Brno tipped to gain Pounds 70m campus

六月 30, 2000

Plans for a medical and science park in Brno - the Czech Republic's second city - are likely to win government backing later this year.

Jiri Zlatuska, rector of Masaryk University in the city, visualises a combined medical and science park on the site of a suburban wasteland.

Professor Zlatuska, 44, who was appointed rector two years ago, is keen to seize the opportunity to build a much-needed Pounds 70 million campus and apply political pressure on the Czech government to support an expansion in student numbers.

The 35 hectares of neglected land between Communist-era high-rise flats and a postwar hospital on the city's western outskirts will be transformed into an integrated medical, research and study complex with community access and a Europe-wide brief under the university's vision.

"We have a strategic plan to expand our facilities and student numbers and to develop lifelong learning in a city where the old industries - textiles, chemistry and machine-building - are in trouble," Professor Zlatuska said.

The city is a student town - its six universities and 40,000 students give it the potential to become a key learning and research centre.

The Czech government has increasingly come under fire from academia for its sluggish response to demands to increase university admissions. Access to higher education is almost the lowest in Europe - Organisation for Economic Cooperation and Development figures show the republic's enrolments at age 20 are lower than all other European countries, bar Turkey.

Brno city leaders and university heads such as Professor Zlatuska are attempting to drive a vision that will put the city, located between Prague and Vienna, at the heart of an expanded European Union.

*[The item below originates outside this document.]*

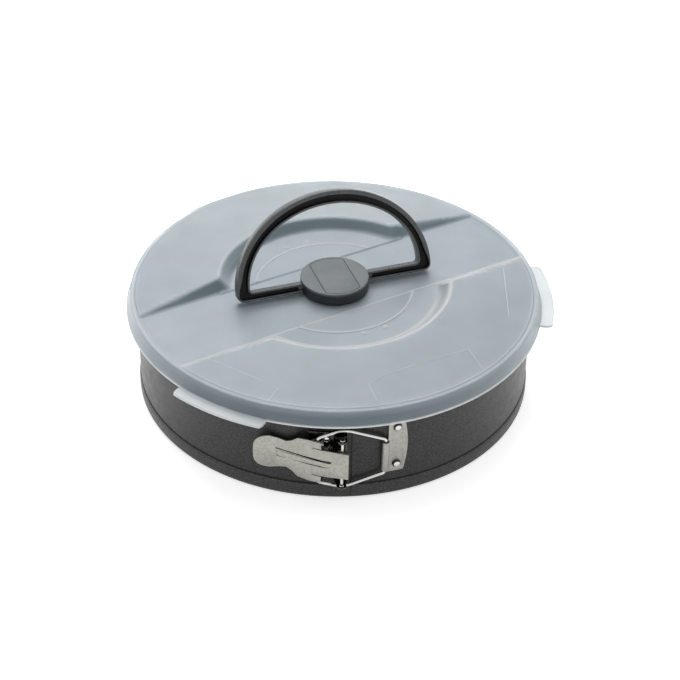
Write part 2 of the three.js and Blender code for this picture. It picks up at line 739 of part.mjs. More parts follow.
// The lid is the dish with its relief, less the same form one wall lower.
function lidShell() {
  const dish = solidOf(revolved([
    [0, lidSkirtFoot],
    [lidSkirtRadius, lidSkirtFoot],
    [lidSkirtRadius, lidSkirtFoot + lipHeight],
    [lidSkirtRadius - lipStep, lidSkirtFoot + lipHeight + lipStep],
    ...arc(rimRingOuter, rimTop - lidShoulderRound, lidShoulderRound, 0, 90, 2),
    [rimRingInner, rimTop],
    [rimRingInner - channelFloorDrop, channelFloor],
    [0, channelFloor]]));
  const underRim = rimTop - lidWall;
  const underFloor = channelFloor - lidWall;
  const hollow = solidOf(revolved([
    [0, lidSkirtFoot - overrun],
    [lidSkirtRadius - lidWall + overrun / 4, lidSkirtFoot - overrun],
    [lidSkirtRadius - lidWall, lidSkirtFoot],
    [lidShoulderRadius - lidWall, underRim],
    [rimRingInner, underRim],
    [rimRingInner - channelFloorDrop, underFloor],
    [0, underFloor]]));
  let lid = dish.add(lidRelief(0));
  for (const bearing of tabBearings) lid = lid.add(rimTab(bearing));
  lid = lid.subtract(hollow.add(lidRelief(lidWall)));
  const hubHole = bored(shankRadius, 4 * lidWall, roundSteps / 2).translate([0, 0, channelFloor]);
  return geometryOf(lid.subtract(hubHole));
}

// A finger tab stands out from the foot of the skirt, with rounded corners.
function rimTab(bearing) {
  const corner = tabHalfAngle - tabCornerAngle;
  const cornerDepth = (tabRadius - lidSkirtRadius) / 2;
  const side = (sign) => [
    [tabRadius - cornerDepth, sign * (tabHalfAngle - tabCornerAngle / 4)],
    [tabRadius - cornerDepth / 3, sign * (corner + tabCornerAngle / 2)]];
  const polar = [
    [lidSkirtRadius - lidWall / 2, -tabHalfAngle],
    ...side(-1),
    ...Array.from({ length: 9 }, (_, i) => [tabRadius, corner * (i / 4 - 1)]),
    ...side(1).reverse(),
    [lidSkirtRadius - lidWall / 2, tabHalfAngle],
    ...Array.from({ length: 7 }, (_, i) => [lidSkirtRadius - lidWall / 2, tabHalfAngle * (3 - i) / 4]),
  ];
  const outline = polar.map(([radius, turn]) => [
    radius * Math.cos(rad(bearing + turn)), radius * Math.sin(rad(bearing + turn))]);
  return solidOf(prism(outline, lidSkirtFoot, lidSkirtFoot + tabThick));
}

// Hub: a drum that holds the handle's rod in an open slot, with a shank through the lid
function hubBase() {
  const split = hubTop - hubCapThick - workingGap;
  const shankFoot = channelFloor - lidWall;
  let base = solidOf(revolved([
    [0, shankFoot],
    [shankRadius, shankFoot],
    [shankRadius, hubFoot],
    [hubRadius - hubEdge, hubFoot],
    [hubRadius, hubFoot + hubEdge],
    [hubRadius, split],
    [0, split]], roundSteps / 2));
  const slotHalf = handleRodRadius + workingGap;
  const slot = [
    [slotHalf, hubTop], [-slotHalf, hubTop],
    ...arc(0, handleAxis, slotHalf, 180, 360, 10)];
  const cut = prism(slot, -hubRadius - overrun, hubRadius + overrun);
  cut.rotateX(Math.PI / 2);
  cut.rotateZ(Math.PI / 2);
  base = base.subtract(solidOf(cut));
  for (const [x, y] of screwPlaces()) {
    base = base.subtract(bored(screwRadius, 2 * screwDepth).translate([x, y, shankFoot]));
  }
  return geometryOf(base);
}

function screwPlaces() {
  return Array.from({ length: screwCount }, (_, i) => {
    const bearing = rad(90 + 360 * i / screwCount);
    return [screwOrbit * Math.cos(bearing), screwOrbit * Math.sin(bearing)];
  });
}

// Cap over the slot, with a shallow pocket for the centre panel
function hubCap() {
  const low = hubTop - hubCapThick;
  const cap = solidOf(revolved([
    [0, low], [hubRadius, low], [hubRadius, hubTop - hubEdge / 2], [hubRadius - hubEdge / 2, hubTop],
    [0, hubTop]], roundSteps / 2));
  const pocketFloor = hubTop - panelThick;
  return geometryOf(cap.subtract(solidOf(prism(panelOutline(0), pocketFloor, hubTop + overrun))));
}

// Panel outline: straight sides square to the handle's bar and round ends, shrunk by a gap
function panelOutline(gap) {
  const half = panelHalfWidth - gap;
  const reach = panelReach - gap;
  const turn = THREE.MathUtils.radToDeg(Math.asin(half / reach));
  return [...arc(0, 0, reach, -90 - turn, -90 + turn, 10), ...arc(0, 0, reach, 90 - turn, 90 + turn, 10)];
}

function hubPanel() {
  return prism(panelOutline(panelGap), hubTop - panelThick + workingGap, hubTop);
}

// Washer that clamps the hub to the lid from below, and the screws that hold it
function hubRetainer() {
  let washer = solidOf(revolved([
    [0, retainerTop - retainerThick], [retainerRadius - hubEdge, retainerTop - retainerThick],
    [retainerRadius, retainerTop - retainerThick + hubEdge], [retainerRadius, retainerTop],
    [0, retainerTop]], roundSteps / 2));
  for (const [x, y] of screwPlaces()) {
    const hole = bored(screwRadius, 2 * retainerThick + overrun);
    washer = washer.subtract(hole.translate([x, y, retainerTop]));
  }
  return geometryOf(washer);
}

function retainerScrew(x, y) {
  const seat = retainerTop - retainerThick - workingGap;
  const geometry = revolved([
    [0, seat - screwHeadThick], [screwHeadRadius - hubEdge, seat - screwHeadThick],
    [screwHeadRadius, seat - screwHeadThick / 2], [screwHeadRadius, seat],
    [screwRadius, seat], [screwRadius, seat + screwDepth], [0, seat + screwDepth]], smallSteps);
  geometry.translate(x, y, 0);
  return geometryOf(solidOf(geometry));
}

// The D-shaped handle in its own plane: x along the bar, y up the arch, z through it.
// A groove runs round its front face, and a round rod replaces the bar inside the hub.
function dOutline(halfSpan, reach, base, corner) {
  const arch = arc(0, 0, 1, 0, 180, archSteps).map(([x, y]) => [
    halfSpan * x, base + corner + (reach - base - corner) * y]);
  return [
    ...arc(-halfSpan + corner, base + corner, corner, 180, 270, 3),
    ...arc(halfSpan - corner, base + corner, corner, 270, 360, 3),
    ...arch.slice(1, -1)];
}

function carryHandle() {
  const halfBar = barHeight / 2;
  const back = -handleThick / 2;
  const body = new THREE.Shape(
    dOutline(handleHalfSpan, handleReach, -halfBar, handleCorner).map(([x, y]) => new THREE.Vector2(x, y)));
  const gap = dOutline(handleHalfSpan - handleWidth, handleReach - handleWidth, halfBar, handleCorner / 2);
  body.holes.push(new THREE.Path(gap.map(([x, y]) => new THREE.Vector2(x, y)).reverse()));
  const blank = new THREE.ExtrudeGeometry(body, {
    depth: handleThick - 2 * handleEdge, bevelEnabled: true, bevelThickness: handleEdge,
    bevelSize: handleEdge, bevelOffset: -handleEdge, bevelSegments: 1 });
  blank.translate(0, 0, back + handleEdge);
  let handle = solidOf(blank);

  const channel = new THREE.Shape(dOutline(
    handleHalfSpan - grooveLip, handleReach - grooveLip, -halfBar + barLip, handleCorner - grooveLip)
    .map(([x, y]) => new THREE.Vector2(x, y)));
  const island = dOutline(
    handleHalfSpan - handleWidth + grooveLip, handleReach - handleWidth + grooveLip, halfBar - barLip,
    handleCorner / 2 + grooveLip);
  channel.holes.push(new THREE.Path(island.map(([x, y]) => new THREE.Vector2(x, y)).reverse()));
  const groove = new THREE.ExtrudeGeometry(channel, { depth: grooveDepth + overrun, bevelEnabled: false });
  groove.translate(0, 0, handleThick / 2 - grooveDepth);
  handle = handle.subtract(solidOf(groove));

  const hubClear = hubRadius + workingGap;
  const window = prism(
    [[-hubClear, -barHeight], [hubClear, -barHeight], [hubClear, barHeight], [-hubClear, barHeight]],
    -handleThick, handleThick);
  const rod = new THREE.CylinderGeometry(
    handleRodRadius, handleRodRadius, 2 * (hubClear + handleWidth / 3), 16);
  rod.rotateZ(Math.PI / 2);
  return geometryOf(handle.subtract(solidOf(window)).add(solidOf(rod)));
}

// Assembly
add('side_ring', sideRing(), speckledSteel);
add('base_plate', basePlate(), speckledSteel);
add('lever_bracket', leverBracket(), nickelSteel);
add('bracket_rivet_lower', rivet(bracketRivetX, bracketRivetHeights[0], panBoreRadius), nickelSteel);
add('bracket_rivet_upper', rivet(bracketRivetX, bracketRivetHeights[1], panBoreRadius), nickelSteel);
add('lever_pin', leverPin(), nickelSteel);
add('latch_lever', latchLever(), nickelSteel);
add('tension_bail', tensionBail(), nickelSteel);
add('catch_plate', catchPlate(), nickelSteel);
add('catch_rivet_lower', rivet(catchRivetX, catchRivetHeights[0], panBoreRadius), nickelSteel);
add('catch_rivet_upper', rivet(catchRivetX, catchRivetHeights[1], panBoreRadius), nickelSteel);
add('lid_shell', lidShell(), frostedPlastic);

const hub = new THREE.Group();
hub.rotation.z = rad(hubBearing);
pan.add(hub);
add('hub_base', hubBase(), darkPlastic, hub);
add('hub_cap', hubCap(), greyPlastic, hub);
add('hub_panel', hubPanel(), greyPlastic, hub);
add('hub_retainer', hubRetainer(), darkPlastic, hub);
screwPlaces().forEach(([x, y], i) => {
  add(`retainer_screw_${i + 1}`, retainerScrew(x, y), nickelSteel, hub);
});

const lean = new THREE.Group();
lean.position.z = handleAxis;
lean.rotation.x = Math.PI / 2 - rad(handleLean);
hub.add(lean);
add('carry_handle', carryHandle(), darkPlastic, lean);

export default pan;
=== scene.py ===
# %% [markdown]
# A springform cake pan under its carrying lid
#
# The pan is dark non-stick steel, closed by a nickel-plated wire latch. The lid is frosted
# plastic with a folding handle on a round hub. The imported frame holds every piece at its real
# size, and these cells give each one its fine surface and its finish.

# %% Frame and units
import json
import math

import bpy
from mathutils import Matrix, Vector


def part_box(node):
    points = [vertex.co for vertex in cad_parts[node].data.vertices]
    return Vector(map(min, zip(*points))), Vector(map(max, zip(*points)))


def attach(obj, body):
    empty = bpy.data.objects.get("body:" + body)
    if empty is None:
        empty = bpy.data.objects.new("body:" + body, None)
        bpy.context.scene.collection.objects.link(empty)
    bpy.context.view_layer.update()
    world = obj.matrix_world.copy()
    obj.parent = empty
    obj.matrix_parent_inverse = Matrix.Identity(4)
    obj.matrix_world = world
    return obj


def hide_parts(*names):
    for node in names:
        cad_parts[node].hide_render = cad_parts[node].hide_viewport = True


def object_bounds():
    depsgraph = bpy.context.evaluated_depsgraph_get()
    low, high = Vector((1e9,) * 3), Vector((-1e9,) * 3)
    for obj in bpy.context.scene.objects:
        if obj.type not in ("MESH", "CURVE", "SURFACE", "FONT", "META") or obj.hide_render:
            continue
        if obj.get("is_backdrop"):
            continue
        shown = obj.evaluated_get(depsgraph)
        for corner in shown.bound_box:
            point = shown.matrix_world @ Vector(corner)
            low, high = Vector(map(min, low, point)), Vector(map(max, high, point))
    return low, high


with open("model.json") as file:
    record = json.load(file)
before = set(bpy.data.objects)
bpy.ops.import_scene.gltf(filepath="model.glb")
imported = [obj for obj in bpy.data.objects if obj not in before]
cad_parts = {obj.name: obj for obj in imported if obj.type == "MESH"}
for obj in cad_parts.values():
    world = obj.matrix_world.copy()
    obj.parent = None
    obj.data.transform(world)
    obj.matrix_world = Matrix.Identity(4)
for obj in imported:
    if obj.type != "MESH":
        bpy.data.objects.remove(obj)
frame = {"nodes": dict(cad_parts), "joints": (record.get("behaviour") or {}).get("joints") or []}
cad_low, cad_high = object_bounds()
MM = 0.001
joints = {joint["name"]: joint for joint in frame["joints"]}
print("frame", [round(side / MM, 1) for side in cad_high - cad_low], "mm")

# %% [markdown]
# Camera first
#
# The photograph looks down at the front from 37 degrees. The lens is long, so the circles stay
# nearly true ellipses. The object sits low in the picture, which is a small shift of the film
# and not a tilt, and the picture is rolled by one degree.

# %% Camera
CAMERA_DISTANCE = 1.2415
CAMERA_ELEVATION = math.radians(37.1)
CAMERA_ROLL = 0.017
FILM_WIDTH = 36
PICTURE_SIDE = 680
FOCAL_PIXELS = 1812
CENTRE_RIGHT_PIXELS = 7.0
CENTRE_DOWN_PIXELS = 32.5

view_back = Vector((0, -math.cos(CAMERA_ELEVATION), math.sin(CAMERA_ELEVATION)))
bpy.ops.object.camera_add(location=view_back * CAMERA_DISTANCE)
camera = bpy.context.object
camera.name = "camera"
facing = view_back.to_track_quat("Z", "Y")
camera.rotation_euler = (facing.to_matrix() @ Matrix.Rotation(CAMERA_ROLL, 3, "Z")).to_euler()
camera.data.sensor_width = FILM_WIDTH
camera.data.lens = FOCAL_PIXELS / PICTURE_SIDE * FILM_WIDTH
camera.data.shift_x = CENTRE_RIGHT_PIXELS / PICTURE_SIDE
camera.data.shift_y = CENTRE_DOWN_PIXELS / PICTURE_SIDE
bpy.context.scene.camera = camera
print("lens", round(camera.data.lens, 1), "mm")

# %% [markdown]
# Small habits for modelling
#
# An operator works on everything that is selected, so each step starts from nothing. A turned
# piece is drawn as half an outline, point by point, and spun round the upright axis, the way a
# lathe or a spinning machine makes it.

# %% Selecting
def nothing_selected():
    if bpy.context.object and bpy.context.object.mode != "OBJECT":
        bpy.ops.object.mode_set(mode="OBJECT")
    bpy.ops.object.select_all(action="DESELECT")


def pick(piece):
    nothing_selected()
    piece.hide_set(False)
    piece.select_set(True)
    bpy.context.view_layer.objects.active = piece
    return piece


def named(name):
    piece = bpy.context.object
    piece.name = name
    piece.data.name = name
    return piece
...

Brno's Technical University and the city authorities are working with British construction company Bovis to develop a 120-hectare Czech Technology Park northwest of the city centre.

The park has a more commercial focus than Masaryk's plans, which include teaching, research and practice, particularly in the medical and biochemical fields.

Professor Zlatuska sees the creation of the new campus as the fulfilment of a promise made nearly a century ago. The university, named after the Czech Republic's first president, was established in 1918 in the city centre in dozens of old Hapsburg empire buildings, which remain occupied by faculties to this day.

The university's founding charter explicitly stated that a new campus should be made available on the banks of the Svratka River, but in a burst of enthusiasm for the tenth anniversary of the new republic, the site was given to the Brno Exhibition Centre, now the site of trade fairs.